» **Data block**
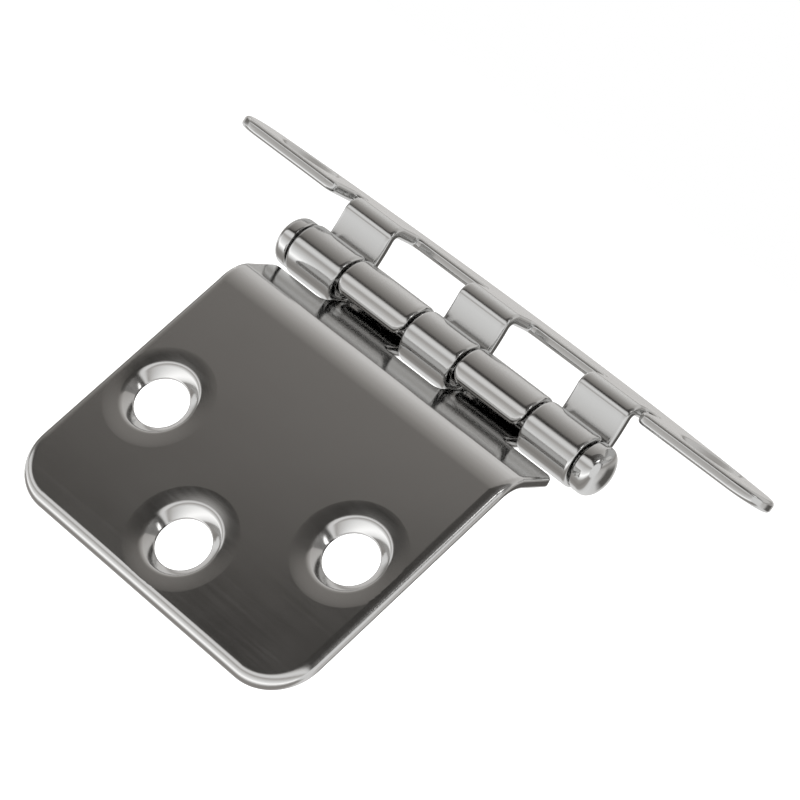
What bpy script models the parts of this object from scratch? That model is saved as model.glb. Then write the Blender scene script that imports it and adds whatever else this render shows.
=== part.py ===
# Offset hinge stamped from stainless sheet. Two leaves stand off from a barrel of five knuckles.
# Frame: X along the pin, +Y from the barrel across the frame leaf, +Z out of that leaf's screw side.
# The origin is on the frame leaf's seating face. The door leaf hangs open by OPEN_ANGLE.
import math
import bmesh
import bpy
from mathutils import Matrix, Vector

MM = 0.001

# ---- sizes, in millimetres and degrees ----
SHEET = 1.2                # thickness of both leaves
PIN_DIAMETER = 2.7
RUNNING_GAP = 0.3          # pin to bore, knuckle to knuckle, knuckle to head
STAND_OFF = 5.9            # pin axis to the seating face of either leaf
OPEN_ANGLE = 117.0         # between the two seating faces

DOOR_WIDTH = 38.0
DOOR_REACH = 38.4          # pin axis to the outer edge
DOOR_CORNER = 5.4
DOOR_BEND = 50.0           # leaf to ramp
DOOR_BEND_RADIUS = 4.5     # on the screw side
DOOR_SEAM = 1.0            # free end of a curl to the ramp it comes back to
DOOR_HOLE_SIDE = 6.0       # side edge to the two holes nearest the barrel
DOOR_HOLE_NEAR = 15.2      # outer edge to those two
DOOR_HOLE_FAR = 6.2        # outer edge to the third hole
BARREL_OVER = 0.2          # how far the barrel passes the door leaf's sides
NOTCH_CLEAR = 1.7          # round the frame leaf's knuckles, in the door leaf

FRAME_LENGTH = 70.6
FRAME_REACH = 12.8         # pin axis to the far edge at mid-length
FRAME_BEND = 90.0
FRAME_BEND_RADIUS = 2.5
FRAME_SEAM = 0.4
WING_END_RADIUS = 3.4
WING_CORNER = 1.2          # inner corner of a wing
WING_HOLE = 0.455          # share of a wing's length, from its inner end, to its screw hole
WING_HOLE_Y = 4.4          # pin axis to that hole, along the leaf
WINDOW_EDGE = 6.4          # pin axis to the closed side of the windows over the door leaf's knuckles
SLOT = 1.4                 # between a wing and the tongue next to it
KNUCKLE = 6.4              # width of the frame leaf's three knuckles

DOOR_HOLE, DOOR_SINK = 5.4, 7.6
FRAME_HOLE, FRAME_SINK = 4.8, 6.9
SINK_ANGLE = 90.0

HEAD_STEP = 0.2            # knuckle to pin head, in radius
HEAD_RIM = 0.9             # straight side of a head
HEAD_DOME = 1.4            # height of the dome on it
HEAD_CHAMFER = 0.15        # at the knuckle side

CURL_CORNER = 1.1          # corners of a curl's free end
RAMP_CORNER = 0.3          # corners of the ramp beside the barrel
INNER_CORNER = 0.65        # roots of the notches, windows and slots
EDGE_ROUND = 0.24          # tumbled edges of the stampings
SEAT_Y = 8.4               # pin axis to the origin, along the frame leaf
FACET = 7.5                # degrees between the facets of a bend or curl

# ---- sizes that follow ----
BORE = PIN_DIAMETER / 2 + RUNNING_GAP
BARREL = BORE + SHEET
FACE = STAND_OFF + SHEET   # pin axis to the screw side of either leaf
HALF_BARREL = DOOR_WIDTH / 2 + BARREL_OVER
WING_START = HALF_BARREL + SLOT
# Half of the barrel: the middle knuckle, one of the door leaf's, and an end one.
MIDDLE = (0.0, KNUCKLE / 2)
END = (HALF_BARREL - KNUCKLE, HALF_BARREL)
DOOR_KNUCKLE = (MIDDLE[1] + RUNNING_GAP, END[0] - RUNNING_GAP)


class Fold:
    """Path of a leaf's screw side: off the flat, round the bend, down the ramp and round the pin.
    It lies in the plane square to the pin; across is along the leaf, up is out of its screw side."""

    def __init__(self, bend, radius, seam):
        turn = math.radians(bend)
        ramp = (FACE - radius * (1 - math.cos(turn)) + BORE * math.cos(turn)) / math.sin(turn)
        curl = math.tau - math.acos((BORE - seam) / BARREL)
        self.start = radius * math.sin(turn) + ramp * math.cos(turn) + BORE * math.sin(turn)
        self.legs = ((radius * turn, turn), (ramp, 0.0), (BORE * curl, -curl))
        self.tangent = self.start - radius * turn - ramp
        self.tip = self.tangent - BORE * curl

    def at(self, y):
        """Point of the screw side, and the angle it faces, for a distance y on the flat blank."""
        across, up, heading = self.start, FACE, math.pi
        travel = self.start - y
        if travel <= 0:
            return y, up, math.pi / 2
        for length, turn in self.legs:
            part = min(travel, length)
            if turn:
                swing, radius = turn * part / length, length / turn
                across += radius * (math.sin(heading + swing) - math.sin(heading))
                up -= radius * (math.cos(heading + swing) - math.cos(heading))
                heading += swing
            else:
                across += part * math.cos(heading)
                up += part * math.sin(heading)
            travel -= part
            if travel < 1e-9:
                break
        return across, up, heading - math.pi / 2

    def creases(self):
        """Where the blank needs a cross line, so that it can follow the arcs."""
        lines, y = [self.tangent], self.start
        for length, turn in self.legs:
            if turn:
                count = round(abs(math.degrees(turn)) / FACET)
                lines += [y - length * k / count for k in range(count)]
            y -= length
        return lines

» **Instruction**
Using the material above, quote the first line and each line after it, stopping at and including the line that holds "NOTCH_CLEAR = 1.7".

» **Written reply**
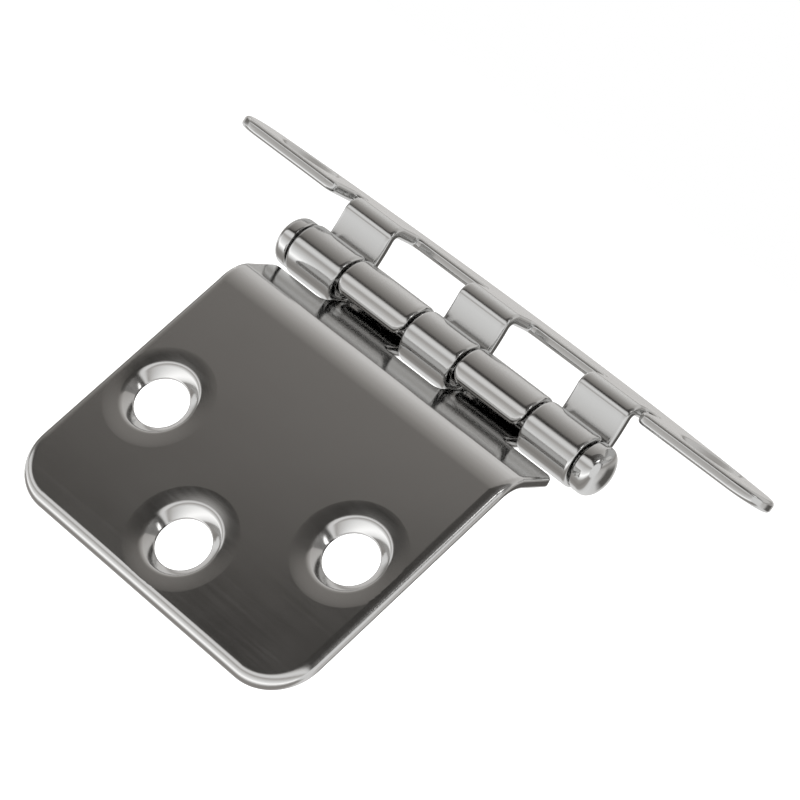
What bpy script models the parts of this object from scratch? That model is saved as model.glb. Then write the Blender scene script that imports it and adds whatever else this render shows.
=== part.py ===
# Offset hinge stamped from stainless sheet. Two leaves stand off from a barrel of five knuckles.
# Frame: X along the pin, +Y from the barrel across the frame leaf, +Z out of that leaf's screw side.
# The origin is on the frame leaf's seating face. The door leaf hangs open by OPEN_ANGLE.
import math
import bmesh
import bpy
from mathutils import Matrix, Vector

MM = 0.001

# ---- sizes, in millimetres and degrees ----
SHEET = 1.2                # thickness of both leaves
PIN_DIAMETER = 2.7
RUNNING_GAP = 0.3          # pin to bore, knuckle to knuckle, knuckle to head
STAND_OFF = 5.9            # pin axis to the seating face of either leaf
OPEN_ANGLE = 117.0         # between the two seating faces

DOOR_WIDTH = 38.0
DOOR_REACH = 38.4          # pin axis to the outer edge
DOOR_CORNER = 5.4
DOOR_BEND = 50.0           # leaf to ramp
DOOR_BEND_RADIUS = 4.5     # on the screw side
DOOR_SEAM = 1.0            # free end of a curl to the ramp it comes back to
DOOR_HOLE_SIDE = 6.0       # side edge to the two holes nearest the barrel
DOOR_HOLE_NEAR = 15.2      # outer edge to those two
DOOR_HOLE_FAR = 6.2        # outer edge to the third hole
BARREL_OVER = 0.2          # how far the barrel passes the door leaf's sides
NOTCH_CLEAR = 1.7          # round the frame leaf's knuckles, in the door leaf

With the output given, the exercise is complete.